- DVD cover
- Based on: Bravo Two Zero by Andy McNab
- Written by: Troy Kennedy-Martin
- Directed by: Tom Clegg
- Starring: Sean Bean; Steve Nicolson; Rick Warden; Richard Graham; Ian Curtis;
- Theme music composer: David Ferguson
- Country of origin: United Kingdom
- Original language: English
- No. of series: 1
- No. of episodes: 2

Production
- Producer: Ruth Caleb
- Cinematography: Rod Stewart
- Editor: Ettie M. Feldman
- Running time: 54 minutes
- Production companies: Distant Horizon; Icon Entertainment International; Videovision Entertainment;

Original release
- Network: BBC One
- Release: 3 January – 4 January 1999

= Bravo Two Zero (film) =

1999 British television series

Bravo Two Zero is a 1999 two-hour television miniseries (broadcast in two parts between 3 and 4 January in the UK), based on the 1993 book of the same name by Andy McNab.
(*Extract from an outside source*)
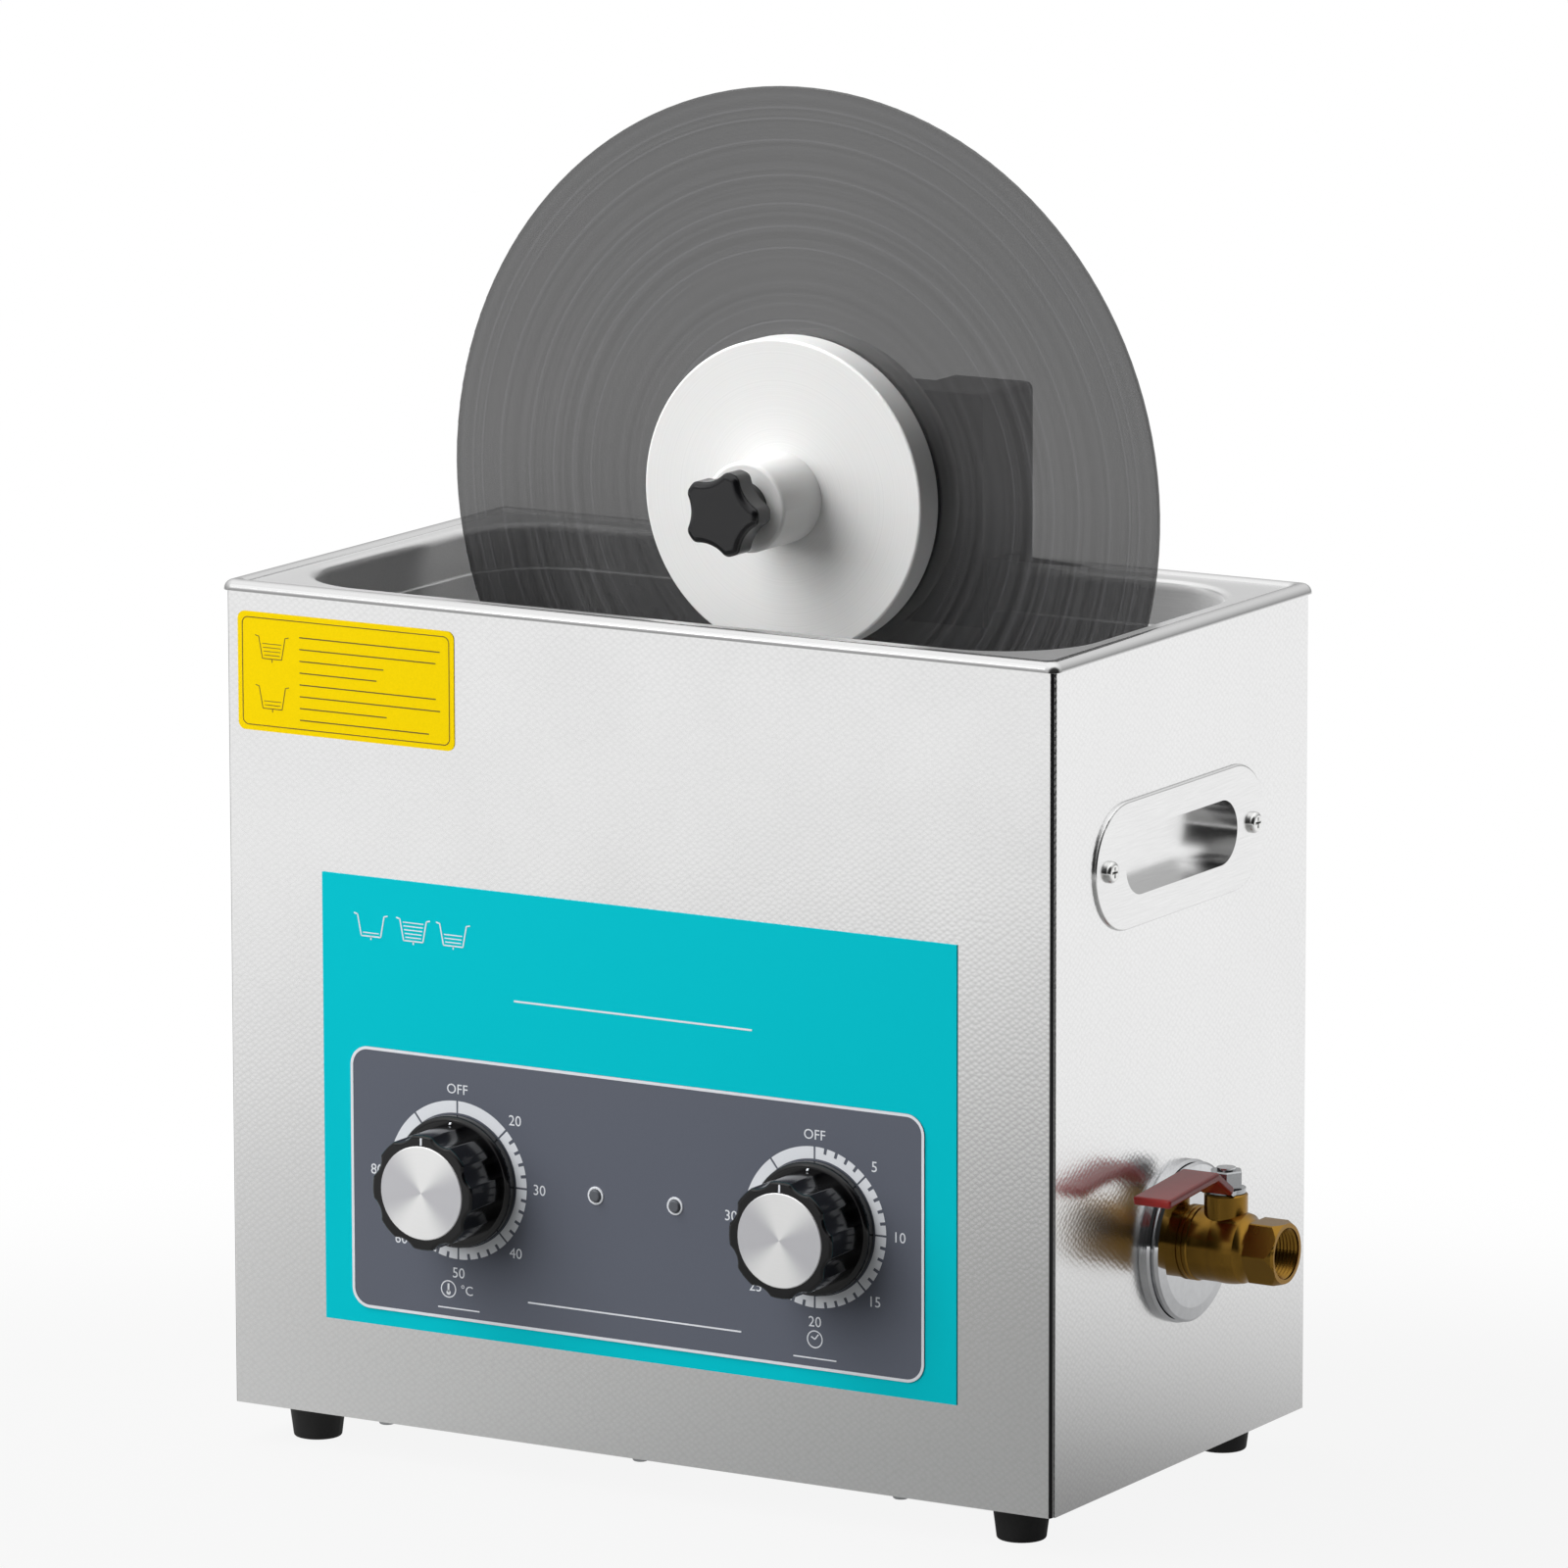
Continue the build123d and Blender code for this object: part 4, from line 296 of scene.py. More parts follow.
# pressed vinyl, smoky and see-through: the groove packs differ in gloss, with smooth gaps between tracks
def groovedVinyl(centre):
    disc = dict(colour="#161617", roughness=0.3, alpha=0.69, anisotropy=0.85, ior=1.54, specular=0.9,
                packsPerMm=0.35, packTones=("#0b0b0c", "#383839"), toneStops=(0.3, 0.7), gloss=(0.22, 0.42),
                gaps=(64, 91, 99, 107.5, 118, 131, 139, 143), gapWidth=0.35, gapColour="#414143")
    material, tree, shader = startMaterial("smokyVinyl", {
        "Base Color": linear(disc["colour"]), "Roughness": disc["roughness"], "Alpha": disc["alpha"],
        "Anisotropic": disc["anisotropy"], "IOR": disc["ior"], "Specular IOR Level": disc["specular"]})
    place = millimetres(tree, (centre.x / mm, 0, centre.z / mm), (1, 0, 1))
    radius = addNode(tree, "ShaderNodeVectorMath", links={0: place}, operation="LENGTH").outputs["Value"]
    packs = addNode(tree, "ShaderNodeTexNoise",
                    {"Scale": disc["packsPerMm"], "Detail": 5, "Roughness": 0.75},
                    {"W": radius}, noise_dimensions="1D")
    smooth = None
    for gap in disc["gaps"]:
        near = addNode(tree, "ShaderNodeMath", {1: gap, 2: disc["gapWidth"]}, {0: radius},
                       operation="COMPARE")
        smooth = near if smooth is None else addNode(
            tree, "ShaderNodeMath", links={0: smooth.outputs[0], 1: near.outputs[0]}, operation="MAXIMUM")
    tone = addNode(tree, "ShaderNodeValToRGB", links={"Fac": packs.outputs["Fac"]})
    for stop, position, shade in zip(tone.color_ramp.elements, disc["toneStops"], disc["packTones"]):
        stop.position = position
        stop.color = linear(shade)
    colour = addNode(tree, "ShaderNodeMix", {"B": linear(disc["gapColour"])},
                     {"Factor": smooth.outputs[0], "A": tone.outputs["Color"]}, data_type="RGBA")
    tree.links.new(colour.outputs["Result"], shader.inputs["Base Color"])
    gloss = addNode(tree, "ShaderNodeMapRange", {"To Min": disc["gloss"][0], "To Max": disc["gloss"][1]},
                    {"Value": packs.outputs["Fac"]})
    tree.links.new(gloss.outputs[0], shader.inputs["Roughness"])
    along = addNode(tree, "ShaderNodeTangent", direction_type="RADIAL", axis="Y")
    tree.links.new(along.outputs[0], shader.inputs["Tangent"])
    return material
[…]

The film covers real life events – from the perspective of Andy McNab, patrol commander of Bravo Two Zero, a British SAS patrol, tasked to find Iraqi Scud missile launchers during the Gulf War in 1991. The names of the patrol members killed were changed.

Bravo Two Zero was directed by Tom Clegg. A previous film about the patrol, The One That Got Away, based on the book of the same name by Chris Ryan, was broadcast in 1996 though it follows the perspective of Corporal Chris Ryan (Colin Armstrong).